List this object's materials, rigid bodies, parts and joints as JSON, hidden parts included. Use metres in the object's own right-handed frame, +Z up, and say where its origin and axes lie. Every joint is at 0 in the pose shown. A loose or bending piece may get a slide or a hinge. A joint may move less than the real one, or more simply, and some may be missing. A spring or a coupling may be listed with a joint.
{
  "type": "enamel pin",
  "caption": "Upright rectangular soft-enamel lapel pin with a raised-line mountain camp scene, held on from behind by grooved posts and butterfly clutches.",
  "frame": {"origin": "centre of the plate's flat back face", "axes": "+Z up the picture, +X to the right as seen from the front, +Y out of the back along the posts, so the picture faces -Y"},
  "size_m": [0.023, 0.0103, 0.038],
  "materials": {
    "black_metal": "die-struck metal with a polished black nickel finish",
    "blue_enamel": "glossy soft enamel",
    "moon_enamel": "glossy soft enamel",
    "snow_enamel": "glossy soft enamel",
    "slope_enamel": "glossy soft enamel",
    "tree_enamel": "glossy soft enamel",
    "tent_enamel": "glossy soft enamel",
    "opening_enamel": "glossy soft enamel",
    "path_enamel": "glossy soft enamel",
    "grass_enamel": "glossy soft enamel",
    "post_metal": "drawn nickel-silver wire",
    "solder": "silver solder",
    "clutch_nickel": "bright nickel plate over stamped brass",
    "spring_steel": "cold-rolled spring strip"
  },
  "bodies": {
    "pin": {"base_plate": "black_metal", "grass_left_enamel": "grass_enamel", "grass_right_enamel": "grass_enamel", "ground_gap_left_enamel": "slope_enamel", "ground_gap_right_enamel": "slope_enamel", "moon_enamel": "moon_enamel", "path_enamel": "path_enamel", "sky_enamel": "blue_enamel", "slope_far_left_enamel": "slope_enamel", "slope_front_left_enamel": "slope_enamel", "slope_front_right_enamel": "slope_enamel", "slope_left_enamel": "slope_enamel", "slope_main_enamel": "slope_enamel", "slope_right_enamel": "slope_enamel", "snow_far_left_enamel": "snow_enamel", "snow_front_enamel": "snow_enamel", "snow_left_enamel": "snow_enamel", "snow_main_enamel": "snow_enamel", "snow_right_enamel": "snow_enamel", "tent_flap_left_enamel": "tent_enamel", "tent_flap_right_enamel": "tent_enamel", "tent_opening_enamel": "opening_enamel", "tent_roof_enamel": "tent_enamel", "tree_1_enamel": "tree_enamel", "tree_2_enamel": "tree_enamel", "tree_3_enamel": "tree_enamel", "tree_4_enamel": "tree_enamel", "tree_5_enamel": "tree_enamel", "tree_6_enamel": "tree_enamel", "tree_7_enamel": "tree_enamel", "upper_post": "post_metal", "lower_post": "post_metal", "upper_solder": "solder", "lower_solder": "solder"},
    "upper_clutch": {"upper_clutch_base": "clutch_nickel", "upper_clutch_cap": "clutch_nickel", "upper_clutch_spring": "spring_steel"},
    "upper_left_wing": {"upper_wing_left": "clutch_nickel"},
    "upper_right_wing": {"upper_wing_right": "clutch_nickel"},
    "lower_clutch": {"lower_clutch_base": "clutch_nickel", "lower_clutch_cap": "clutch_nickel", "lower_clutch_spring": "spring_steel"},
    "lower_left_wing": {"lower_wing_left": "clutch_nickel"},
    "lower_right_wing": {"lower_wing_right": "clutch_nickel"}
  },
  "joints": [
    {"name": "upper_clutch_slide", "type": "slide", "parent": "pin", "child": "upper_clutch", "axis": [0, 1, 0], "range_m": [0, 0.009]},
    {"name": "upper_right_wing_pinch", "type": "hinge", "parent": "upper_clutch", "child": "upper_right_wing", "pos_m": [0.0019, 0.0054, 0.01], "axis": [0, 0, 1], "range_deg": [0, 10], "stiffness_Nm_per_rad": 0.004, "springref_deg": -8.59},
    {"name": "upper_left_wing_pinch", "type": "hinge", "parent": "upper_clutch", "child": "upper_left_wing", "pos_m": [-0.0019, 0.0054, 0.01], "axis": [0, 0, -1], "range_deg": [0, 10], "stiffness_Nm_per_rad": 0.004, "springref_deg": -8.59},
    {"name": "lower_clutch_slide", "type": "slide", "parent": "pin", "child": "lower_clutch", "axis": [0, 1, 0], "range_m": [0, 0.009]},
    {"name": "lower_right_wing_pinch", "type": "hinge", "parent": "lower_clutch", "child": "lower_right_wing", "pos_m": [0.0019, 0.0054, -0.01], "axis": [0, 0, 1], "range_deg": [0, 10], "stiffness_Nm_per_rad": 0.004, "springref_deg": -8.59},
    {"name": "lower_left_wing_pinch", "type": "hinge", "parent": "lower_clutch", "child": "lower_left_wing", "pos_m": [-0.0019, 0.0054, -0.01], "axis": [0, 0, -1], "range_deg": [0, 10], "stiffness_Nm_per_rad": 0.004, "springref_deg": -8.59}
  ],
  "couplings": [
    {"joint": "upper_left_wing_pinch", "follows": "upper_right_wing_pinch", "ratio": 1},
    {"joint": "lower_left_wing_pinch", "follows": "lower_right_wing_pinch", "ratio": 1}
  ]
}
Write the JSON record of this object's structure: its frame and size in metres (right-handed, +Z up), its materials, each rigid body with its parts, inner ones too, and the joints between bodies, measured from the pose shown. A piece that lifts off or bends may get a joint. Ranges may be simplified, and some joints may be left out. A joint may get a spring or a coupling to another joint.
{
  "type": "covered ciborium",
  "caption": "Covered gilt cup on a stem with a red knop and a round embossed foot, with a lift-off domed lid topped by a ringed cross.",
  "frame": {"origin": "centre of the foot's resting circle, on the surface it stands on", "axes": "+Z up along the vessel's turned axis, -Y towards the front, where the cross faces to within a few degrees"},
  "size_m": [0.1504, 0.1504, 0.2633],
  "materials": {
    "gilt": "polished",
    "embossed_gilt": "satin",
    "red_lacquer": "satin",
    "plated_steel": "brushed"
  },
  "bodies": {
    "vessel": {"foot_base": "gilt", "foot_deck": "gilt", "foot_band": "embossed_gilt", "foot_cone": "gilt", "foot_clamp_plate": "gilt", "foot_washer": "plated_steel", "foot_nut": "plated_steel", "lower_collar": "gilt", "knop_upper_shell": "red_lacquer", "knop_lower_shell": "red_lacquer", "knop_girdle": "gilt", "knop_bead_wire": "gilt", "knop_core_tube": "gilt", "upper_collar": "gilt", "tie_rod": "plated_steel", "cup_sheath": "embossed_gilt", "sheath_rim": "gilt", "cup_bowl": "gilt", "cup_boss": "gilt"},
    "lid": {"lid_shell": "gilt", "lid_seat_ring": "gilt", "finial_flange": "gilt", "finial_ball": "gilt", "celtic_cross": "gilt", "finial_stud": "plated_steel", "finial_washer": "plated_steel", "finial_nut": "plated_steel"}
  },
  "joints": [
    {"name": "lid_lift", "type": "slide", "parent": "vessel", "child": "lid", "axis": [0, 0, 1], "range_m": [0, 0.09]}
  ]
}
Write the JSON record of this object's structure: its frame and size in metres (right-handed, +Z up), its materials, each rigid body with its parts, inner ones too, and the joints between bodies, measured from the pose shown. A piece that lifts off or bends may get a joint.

Objective –
Return the material in full, exactly as shown.

Reply –
List this object's materials, rigid bodies, parts and joints as JSON, hidden parts included. Use metres in the object's own right-handed frame, +Z up, and say where its origin and axes lie. Every joint is at 0 in the pose shown. A loose or bending piece may get a slide or a hinge. A joint may move less than the real one, or more simply, and some may be missing. A spring or a coupling may be listed with a joint.
{
  "type": "enamel pin",
  "caption": "Upright rectangular soft-enamel lapel pin with a raised-line mountain camp scene, held on from behind by grooved posts and butterfly clutches.",
  "frame": {"origin": "centre of the plate's flat back face", "axes": "+Z up the picture, +X to the right as seen from the front, +Y out of the back along the posts, so the picture faces -Y"},
  "size_m": [0.023, 0.0103, 0.038],
  "materials": {
    "black_metal": "die-struck metal with a polished black nickel finish",
    "blue_enamel": "glossy soft enamel",
    "moon_enamel": "glossy soft enamel",
    "snow_enamel": "glossy soft enamel",
    "slope_enamel": "glossy soft enamel",
    "tree_enamel": "glossy soft enamel",
    "tent_enamel": "glossy soft enamel",
    "opening_enamel": "glossy soft enamel",
    "path_enamel": "glossy soft enamel",
    "grass_enamel": "glossy soft enamel",
    "post_metal": "drawn nickel-silver wire",
    "solder": "silver solder",
    "clutch_nickel": "bright nickel plate over stamped brass",
    "spring_steel": "cold-rolled spring strip"
  },
  "bodies": {
    "pin": {"base_plate": "black_metal", "grass_left_enamel": "grass_enamel", "grass_right_enamel": "grass_enamel", "ground_gap_left_enamel": "slope_enamel", "ground_gap_right_enamel": "slope_enamel", "moon_enamel": "moon_enamel", "path_enamel": "path_enamel", "sky_enamel": "blue_enamel", "slope_far_left_enamel": "slope_enamel", "slope_front_left_enamel": "slope_enamel", "slope_front_right_enamel": "slope_enamel", "slope_left_enamel": "slope_enamel", "slope_main_enamel": "slope_enamel", "slope_right_enamel": "slope_enamel", "snow_far_left_enamel": "snow_enamel", "snow_front_enamel": "snow_enamel", "snow_left_enamel": "snow_enamel", "snow_main_enamel": "snow_enamel", "snow_right_enamel": "snow_enamel", "tent_flap_left_enamel": "tent_enamel", "tent_flap_right_enamel": "tent_enamel", "tent_opening_enamel": "opening_enamel", "tent_roof_enamel": "tent_enamel", "tree_1_enamel": "tree_enamel", "tree_2_enamel": "tree_enamel", "tree_3_enamel": "tree_enamel", "tree_4_enamel": "tree_enamel", "tree_5_enamel": "tree_enamel", "tree_6_enamel": "tree_enamel", "tree_7_enamel": "tree_enamel", "upper_post": "post_metal", "lower_post": "post_metal", "upper_solder": "solder", "lower_solder": "solder"},
    "upper_clutch": {"upper_clutch_base": "clutch_nickel", "upper_clutch_cap": "clutch_nickel", "upper_clutch_spring": "spring_steel"},
    "upper_left_wing": {"upper_wing_left": "clutch_nickel"},
    "upper_right_wing": {"upper_wing_right": "clutch_nickel"},
    "lower_clutch": {"lower_clutch_base": "clutch_nickel", "lower_clutch_cap": "clutch_nickel", "lower_clutch_spring": "spring_steel"},
    "lower_left_wing": {"lower_wing_left": "clutch_nickel"},
    "lower_right_wing": {"lower_wing_right": "clutch_nickel"}
  },
  "joints": [
    {"name": "upper_clutch_slide", "type": "slide", "parent": "pin", "child": "upper_clutch", "axis": [0, 1, 0], "range_m": [0, 0.009]},
    {"name": "upper_right_wing_pinch", "type": "hinge", "parent": "upper_clutch", "child": "upper_right_wing", "pos_m": [0.0019, 0.0054, 0.01], "axis": [0, 0, 1], "range_deg": [0, 10], "stiffness_Nm_per_rad": 0.004, "springref_deg": -8.59},
    {"name": "upper_left_wing_pinch", "type": "hinge", "parent": "upper_clutch", "child": "upper_left_wing", "pos_m": [-0.0019, 0.0054, 0.01], "axis": [0, 0, -1], "range_deg": [0, 10], "stiffness_Nm_per_rad": 0.004, "springref_deg": -8.59},
    {"name": "lower_clutch_slide", "type": "slide", "parent": "pin", "child": "lower_clutch", "axis": [0, 1, 0], "range_m": [0, 0.009]},
    {"name": "lower_right_wing_pinch", "type": "hinge", "parent": "lower_clutch", "child": "lower_right_wing", "pos_m": [0.0019, 0.0054, -0.01], "axis": [0, 0, 1], "range_deg": [0, 10], "stiffness_Nm_per_rad": 0.004, "springref_deg": -8.59},
    {"name": "lower_left_wing_pinch", "type": "hinge", "parent": "lower_clutch", "child": "lower_left_wing", "pos_m": [-0.0019, 0.0054, -0.01], "axis": [0, 0, -1], "range_deg": [0, 10], "stiffness_Nm_per_rad": 0.004, "springref_deg": -8.59}
  ],
  "couplings": [
    {"joint": "upper_left_wing_pinch", "follows": "upper_right_wing_pinch", "ratio": 1},
    {"joint": "lower_left_wing_pinch", "follows": "lower_right_wing_pinch", "ratio": 1}
  ]
}
Write the JSON record of this object's structure: its frame and size in metres (right-handed, +Z up), its materials, each rigid body with its parts, inner ones too, and the joints between bodies, measured from the pose shown. A piece that lifts off or bends may get a joint. Ranges may be simplified, and some joints may be left out. A joint may get a spring or a coupling to another joint.
{
  "type": "covered ciborium",
  "caption": "Covered gilt cup on a stem with a red knop and a round embossed foot, with a lift-off domed lid topped by a ringed cross.",
  "frame": {"origin": "centre of the foot's resting circle, on the surface it stands on", "axes": "+Z up along the vessel's turned axis, -Y towards the front, where the cross faces to within a few degrees"},
  "size_m": [0.1504, 0.1504, 0.2633],
  "materials": {
    "gilt": "polished",
    "embossed_gilt": "satin",
    "red_lacquer": "satin",
    "plated_steel": "brushed"
  },
  "bodies": {
    "vessel": {"foot_base": "gilt", "foot_deck": "gilt", "foot_band": "embossed_gilt", "foot_cone": "gilt", "foot_clamp_plate": "gilt", "foot_washer": "plated_steel", "foot_nut": "plated_steel", "lower_collar": "gilt", "knop_upper_shell": "red_lacquer", "knop_lower_shell": "red_lacquer", "knop_girdle": "gilt", "knop_bead_wire": "gilt", "knop_core_tube": "gilt", "upper_collar": "gilt", "tie_rod": "plated_steel", "cup_sheath": "embossed_gilt", "sheath_rim": "gilt", "cup_bowl": "gilt", "cup_boss": "gilt"},
    "lid": {"lid_shell": "gilt", "lid_seat_ring": "gilt", "finial_flange": "gilt", "finial_ball": "gilt", "celtic_cross": "gilt", "finial_stud": "plated_steel", "finial_washer": "plated_steel", "finial_nut": "plated_steel"}
  },
  "joints": [
    {"name": "lid_lift", "type": "slide", "parent": "vessel", "child": "lid", "axis": [0, 0, 1], "range_m": [0, 0.09]}
  ]
}
Write the JSON record of this object's structure: its frame and size in metres (right-handed, +Z up), its materials, each rigid body with its parts, inner ones too, and the joints between bodies, measured from the pose shown. A piece that lifts off or bends may get a joint.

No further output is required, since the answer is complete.